On 22 October 2005, the Dowd column ran with the headline, "Woman of Mass Destruction," on Judy Miller and her character, as well an incident during a briefing during the first Bush White House, where it seems Dowd was sitting in a chair that Miller wanted, who was seemingly exorcised about not having a seat. Dowd brings up the seat incident to reflect just how bombastic Miller is, and how perhaps unstable she is with her work.

It seems rather petty to the average reader, but to folks like me who like a little gossip about the powerful and influential, this is priceless. Just as Miller's own seat at the Times is being debated and how she's having it from all angles from the press and the politicians, Dowd, the biting columnist piles on. The chickens, as Imus put it, have come home to roost. The lesson here, of course is never forget, and even if it takes fifteen years, you've gotta get even.

Dowd's piece from the 22nd, though perhaps unfair, is brilliant writing. Miller had written in the Times, providing her side of the story, "If your sources are wrong, you are wrong." Dowd's rejoinder: "But investigative reporting is not stenography."

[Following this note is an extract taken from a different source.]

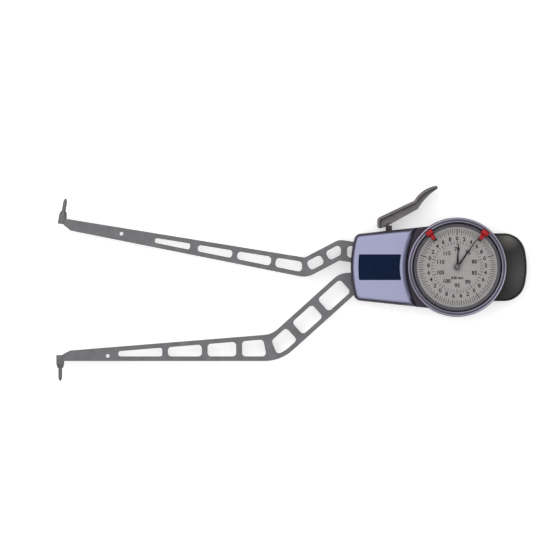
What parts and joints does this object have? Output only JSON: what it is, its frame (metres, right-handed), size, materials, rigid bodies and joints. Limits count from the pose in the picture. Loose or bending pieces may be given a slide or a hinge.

Maureen Dowd's first book was the bestselling and acclaimed Bushworld, which was a collection of her columns on the Bush presidencies, focusing primarily on the current President. Dowd, a passionate and an avowed liberal, is always critical of the Bush administration, and makes a good point that's perhaps lost on my colleague Marlon Richmond. What gets Huffington's knickers in a knot that Judy Miller was shilling for the administration, giving credence to less than stellar intelligence and paying more than enough attention to her friend, Ahmad Chalabi. In a way, with the administration on trial for supposedly leaking the name of a covert CIA agent, and Judith Miller's public agonies, the Iraq war is the common denominator-the elephant in the room. As confidence in the Iraq conflict wanes, questions are rightfully being asked as to whether the public was misled into going into war. If that's the case, we ought to know just who else is culpable.